Concrete Laundry Tub

DEAR TIM: I have a 1938 Cape Cod stone house with a behemoth laundry sink in the basement. It appears to be made of concrete, soap stone or something similar and has two giant tubs. It’s supported by a steel stand that’s in pretty good shape with some minor rust. Can you identify it? How long have these sinks been around? How can I clean and restore it? Also, the faucet holes aren’t standard size or distance can I fill and drill new ones? Chris R., Lexington, KY

DEAR CHRIS: You bet I can identify it. Among other things, I’m a master plumber and I’ve owned and moved several of these monster sinks. Believe it or not, you’re the proud owner of a collector’s item. You’ve got a marvelous precast concrete laundry tub that’s nearly indestructible.

My research shows the first generation of these wonderful sinks was displayed for the world to see at the 1867 Paris Exposition. A man by the name of Joseph Monier was a gardener who started making steel-reinforced concrete tubs and pots because he was dissatisfied with clay and wood pots that would fall apart.

This is a magnificent concrete laundry tub that’s stood the test of time and can serve many future generations once cleaned up. Photo Credit: Chris Rose

This is a magnificent concrete laundry tub that’s stood the test of time and can serve many future generations once cleaned up. Photo Credit: Chris Rose

Concrete is strong when you try to compress it, but if you try to stretch or bend it, it’s weak. Steel is exceptionally strong if you try to stretch it. When you combine the concrete and steel in the right configuration, you can make beams, columns, suspended slabs, bridges, boats, and even laundry tubs!
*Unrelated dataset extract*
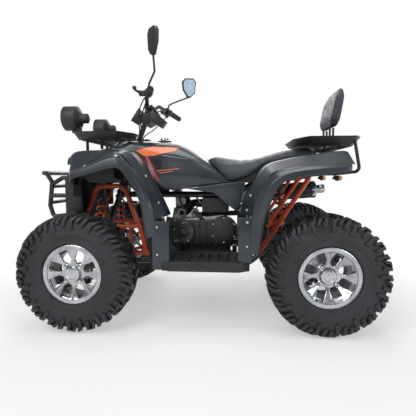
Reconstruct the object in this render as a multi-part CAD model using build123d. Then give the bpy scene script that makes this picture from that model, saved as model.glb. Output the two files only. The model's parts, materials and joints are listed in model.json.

I was lucky enough to have concrete laundry tubs in the first two houses I owned. As you might imagine, they came in different models with one, two or three sink basins. The sinks weigh hundreds and hundreds of pounds.

I believe the reason they’re so strong is because the manufacturers decided to make the concrete mix quite rich. They added enough Portland cement so the concrete probably tested out at 6,000 pounds per square inch or higher compressive strength. Years ago when the sinks were made this extra cement, probably only cost the manufacturers a nickel since there’s not that much cement volume in each sink. What a wise decision it was!

The top lip of these sinks is made from steel so the edge won’t chip. The workmanship that went into creating each of these sinks is of the highest quality. I’ve seen hundreds of these sinks in my career and all of them are impressive.

I would start the restoration process by removing any rust from the steel support stand. Once the stand is sanded and ready for primer and paint, use a high-quality paint made to paint steel. The stand probably was painted black when the sink was new. It could have been a dark gray as well.

After you have the steel stand looking good, then start to remove any paint from the inside of the sink basin walls. You can do this with common paste paint strippers. Follow the directions on the label and be sure the space is well ventilated if you’re using a stripper that contains methylene chloride.

I would then try to scrub the sides of the sink with a common abrasive cleaner that you can get in any grocery store in the cleaning products aisle. Just test it on a small area at first using a scrub brush with stiff nylon bristles. Do not use a wire brush of any type, especially one on a spinning power tool. That will damage the concrete surface in no time.

You’ll have fantastic results removing oil stains and any organic stains using a powerful oxygen bleach solution. Just spritz the sides of the sink with the solution keeping the concrete wet for an hour or more. Don’t let the solution dry. Every fifteen minutes, scrub with the brush and see if you’re making progress. If so, keep at it until you get the sink clean.

Realize if you use muriatic acid to try to clean the sink, you’ll damage the steel lip and you’ll erode some of the cement paste that makes the inside of the sink basins so smooth. I’d not recommend using acid at all.

If you want to drill new holes that will work for a modern faucet, you can do this with a diamond hole-cutting saw. Realize you’ll have to make certain the blade can cut through tiny steel wire that you’re sure to encounter in the concrete matrix.

Before you do this radical modification to the sink, please consider taking the time to visit plumbing supply houses where plumbers purchase most of their products. These unique businesses can be found in just about every large or medium city. They rarely advertise, but believe me they exist.

There’s a great chance these supply houses will have a faucet that will work using the existing holes in the sink.

If that doesn’t work, I’d be inclined to work with a local welder who works in stainless steel. See if he can’t fabricate a mount that has holes for modern faucets. This mount would have small bolts that would allow you to use the existing holes to pull the mount tight to the sink and leave enough space for the water supply lines to feed the faucet.